Qubit stability is another example that introduces another non-ideality. One of the well-known source of superconducting qubit fluctuation is qubit-two level system (TLS) interaction. We identified that qubit-TLS interaction is one of the critical noise sources from the holistic benchmark [3,4]. We implement a hardware solution that modulates the qubit-TLS environment and established optimization strategies to stabilize the qubit [4]. This hardware-driven improvement has been further verified by holistic benchmark, showing clear improvement in QEM experiments.
QEM depends on precise control of noise strength. Traditionally, noise scaling was achieved by varying control pulse duration to adjust qubit-bath interaction time. However, noise mechanisms are complex and do not scale linearly with time, making large-scale noise scaling challenging. Collaborating with algorithm researchers, we developed methods to learn device noise [5] and manipulate it by stochastically inserting single-qubit Pauli gates. This approach enabled quantum simulation using 127 qubits—beyond the brute-force classical regime—demonstrating the utility of noisy quantum computers [3].
Our effort to scale QEM demonstrates that we must understand non-idealities arising from a concrete hardware platform and how they limit the performance of the target algorithm. We aims to have a benchmarking framework that will inform us on existing non-idealities that matters for QEM algorithm and helps us to devise solutions through optimization on circuit composition, gate calibration routine, algorithm, and hardware.
[1] Kim, Youngseok, Christopher J. Wood, Theodore J. Yoder, Seth T. Merkel, Jay M. Gambetta, Kristan Temme, and Abhinav Kandala. “Scalable error mitigation for noisy quantum circuits produces competitive expectation values.” Nature Physics 19, no. 5 (2023): 752-759.
[2] Matthias Steffen, What’s the difference between er-
ror suppression, error mitigation, and error cor-
rection?
[3] Kim, Youngseok, Andrew Eddins, Sajant Anand, Ken Xuan Wei, Ewout Van Den Berg, Sami Rosenblatt, Hasan Nayfeh et al. “Evidence for the utility of quantum computing before fault tolerance.” Nature 618, no. 7965 (2023): 500-505.
[4] Kim, Youngseok, Luke CG Govia, Andrew Dane, Ewout van den Berg, David M. Zajac, Bradley Mitchell, Yinyu Liu et al. “Error mitigation with stabilized noise in superconducting quantum processors.” arXiv preprint arXiv:2407.02467 (2024) (accepted at Nature Communications)
[5] E. van den Berg, Z. K. Minev, A. Kandala, and K. Temme, Nature Physics (2023), ISSN 1745-2481
Quantum error correction (QEC)
There is growing interest in making quantum error correction (QEC) codes practical.

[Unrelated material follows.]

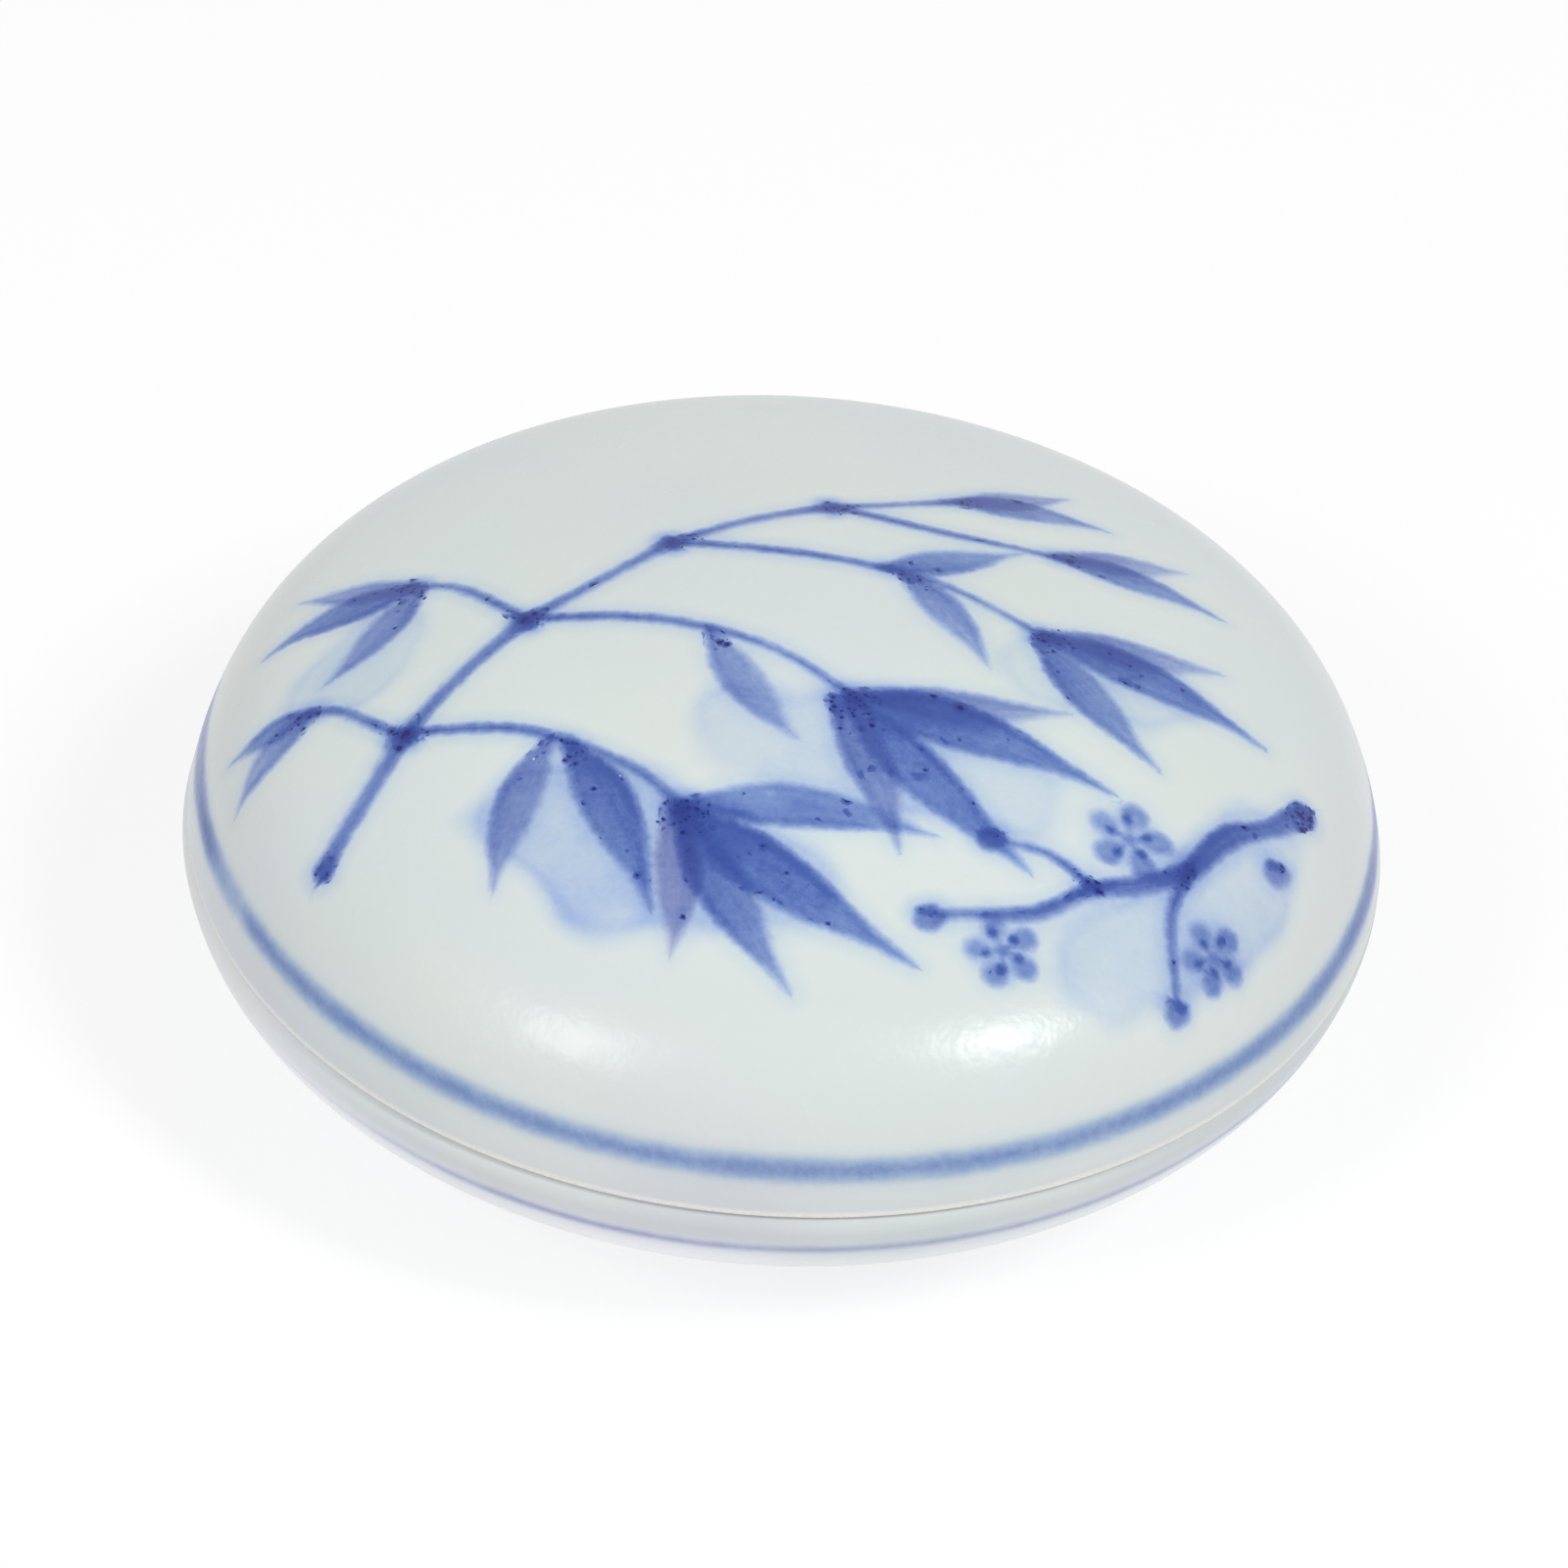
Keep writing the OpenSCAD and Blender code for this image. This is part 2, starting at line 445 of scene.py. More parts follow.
def dab(layer, a, b, size, load):
    return layer, [(*a, size, load), (*b, size, load)], 0.0, 0.0


def blossomStrokes(x, y, size, turn):
    def at(degrees, share):
        a = math.radians(degrees)
        return x + math.cos(a) * size * share, y + math.sin(a) * size * share

    strokes = []
    for k in range(5):
        # a petal is dabbed from its rim inwards
        middle = turn + 72 * k
        petal = [(*at(middle, 0.8), size * 0.33, 0.34), (*at(middle, 0.62), size * 0.3, 0.26),
                 (*at(middle, 0.3), size * 0.12, 0.2)]
        strokes.append((0 if k % 2 else 2, petal, 0.1, 0.0))
        # a stamen and the dot at its end
        beside = middle + 14
        tip = at(beside, 0.5 + 0.1 * (k % 2))
        strokes.append(dab(3, at(beside, 0.12), tip, 0.08, 0.3))
        strokes.append(dab(1, tip, (tip[0], tip[1] + 0.1), 0.2, 0.95))
    strokes.append(dab(1, (x - 0.1, y), (x + 0.1, y), 0.3, 0.6))
    return strokes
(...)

Most efforts focus on code types and architectures, but these must be complemented by a realistic understanding of hardware noise. Evaluating QEC performance on real hardware is inherently complex due to the interplay of code structure, noise during syndrome measurement, and decoder algorithms. As a result, QEC metrics are often convoluted, making it difficult to attribute errors to specific components.
Our group seeks to clarify the connection between device-level behavior and algorithmic performance in QEC. For example, we studied the heavy-hex code at small scale and identified non-local noise induced by readout operations [1], which we mitigated using carefully scheduled dynamical decoupling. We also investigated leakage errors caused by gate operations and mid-circuit measurements, which limit the number of QEC cycles that can be executed reliably [2].
[1] Chen, Edward H., Theodore J. Yoder, Youngseok Kim, Neereja Sundaresan, Srikanth Srinivasan, Muyuan Li, Antonio D. Córcoles, Andrew W. Cross, and Maika Takita. “Calibrated decoders for experimental quantum error correction.” Physical Review Letters 128, no. 11 (2022): 110504
[2] Sundaresan, Neereja, Theodore J. Yoder, Youngseok Kim, Muyuan Li, Edward H. Chen, Grace Harper, Ted Thorbeck, Andrew W. Cross, Antonio D. Córcoles, and Maika Takita. “Demonstrating multi-round subsystem quantum error correction using matching and maximum likelihood decoders.” Nature Communications 14, no. 1 (2023): 2852.